In the years since, the floor has become one with a wall on the outside porch, leaning upright and gathering pollen and dust. When I got the news about my month with no yoga, I brought the floor in from outside and wiped away the intervening years. Once clean, I spread my mat overtop.  

Each night after my walk/run, I come home to the mat on the tap board. I stretch into Paschimottanasana, seated forward fold, and then into Badhakonasana, seated butterfly pose.  

And then, in my grandest goal of the month, I pop several times into Pincha Mayurasana, forearm stand. With no weight on my wrist, I am doing what I miss most, going upside down. 

And like the family with their oohs and aahs, I set up the video on my phone to snap a picture of my inversion. And like the dates marked on the attic floor, I number these pictures with the number of days passed, creating an illustrative countdown to what I hope is the go ahead to practice again.

It’s different, though. There’s no teacher telling me what to do next. There’s no heated room. There’s no group energy. I’m in it on my own, and it’s work to keep the worries at bay about whether I’ll still have my practice by the month’s end. 

In my discussions with my instructor, I asked whether she had ever taken time off from yoga. 

Yes, she answered, and I was stronger for it.  

At the time, I thought she was talking about her body, how her rest had actually strengthened her muscles.  

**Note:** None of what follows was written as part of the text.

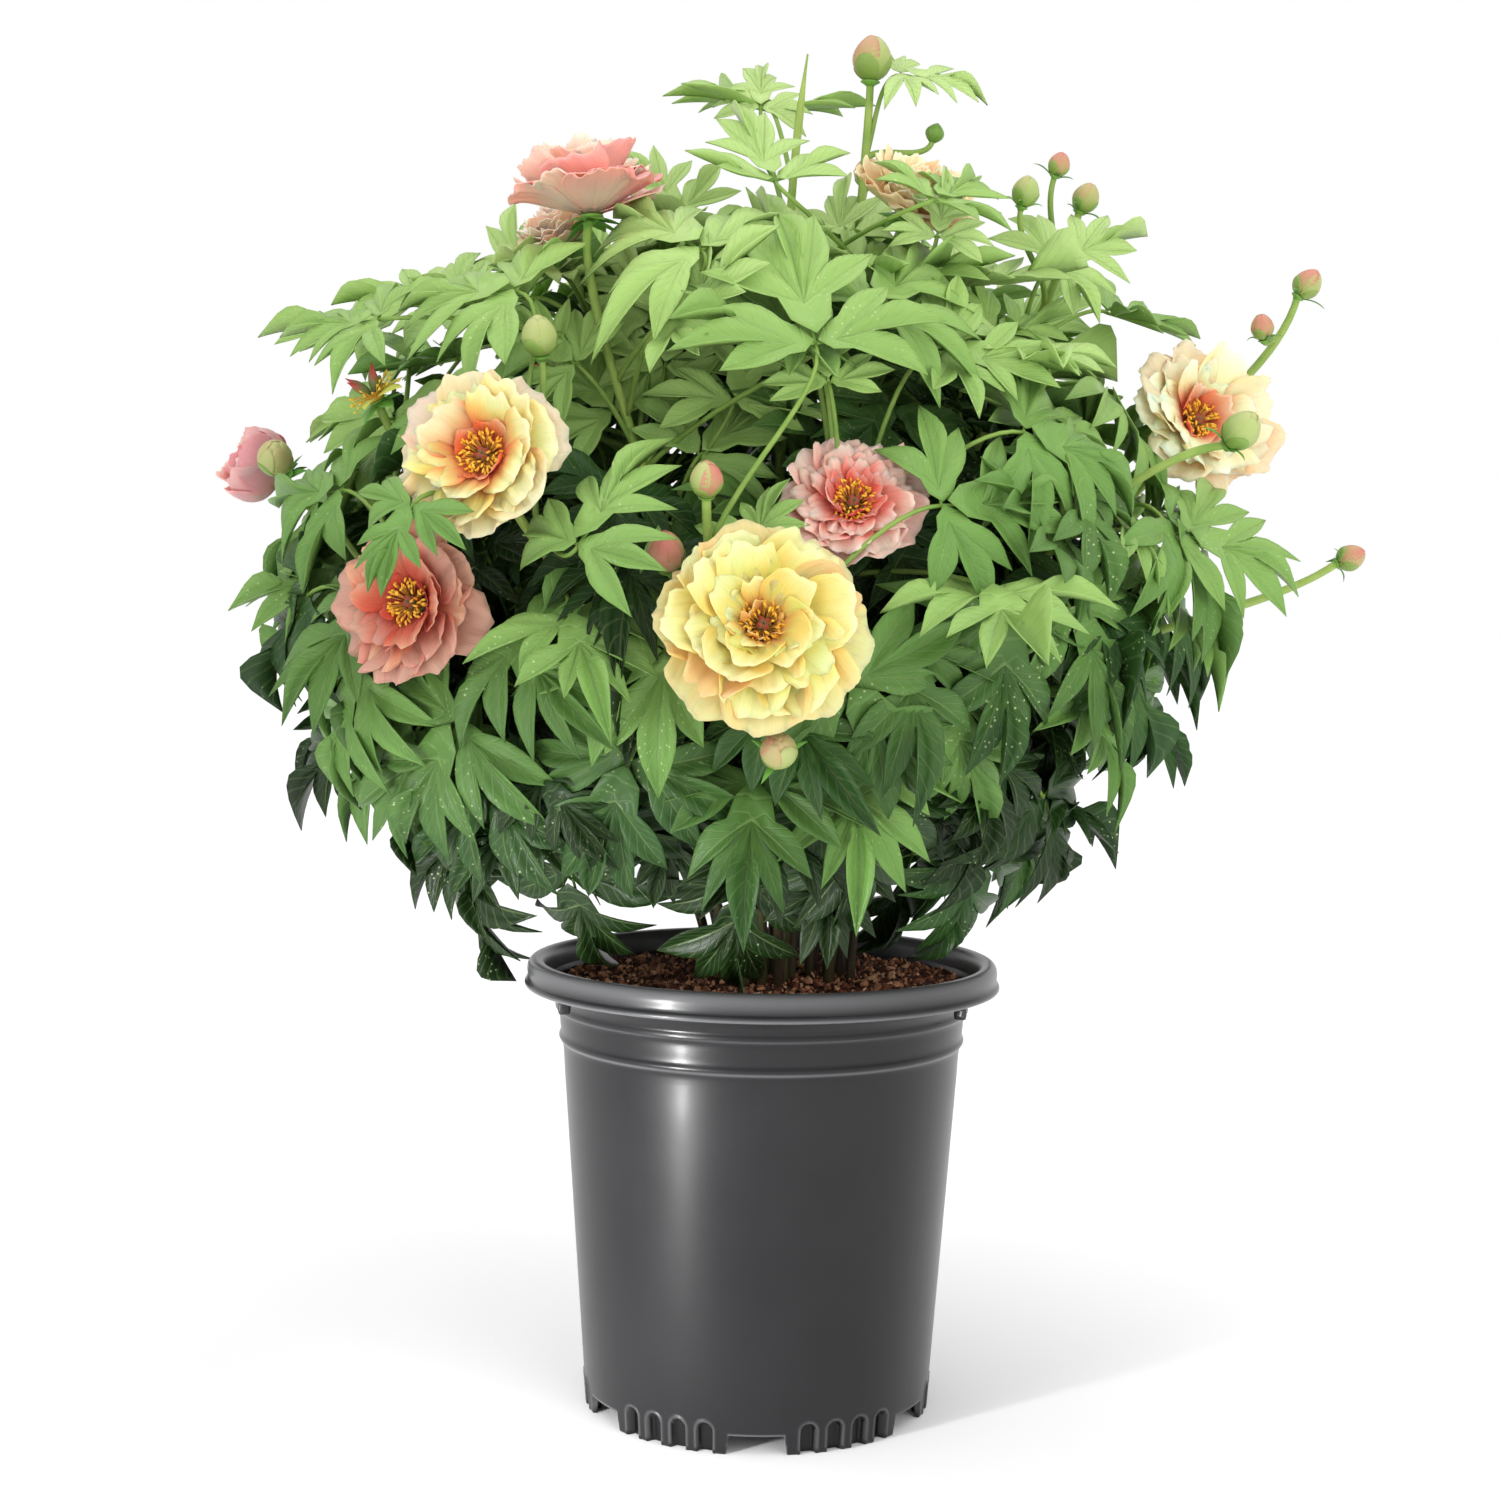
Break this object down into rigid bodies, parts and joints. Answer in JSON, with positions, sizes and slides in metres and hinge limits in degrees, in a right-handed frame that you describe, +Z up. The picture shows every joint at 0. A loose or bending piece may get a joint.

But, now that I’m in it, I think she might have possibly been talking about another kind of strength, the kind that needs to be summoned when it’s time to come up with a new game plan -- when the one you worked so hard to put together is no longer an option. 

This is the kind of strength I need to build because who knows when such skills might need to be summoned again?

For now, though, I’ll continue to tape those photos of my numbered forearm stands to the refrigerator.  

That will help get me to judgment day.

And, after that, I’ll just map out whatever plan is next, preferably one that finds me back on my mat.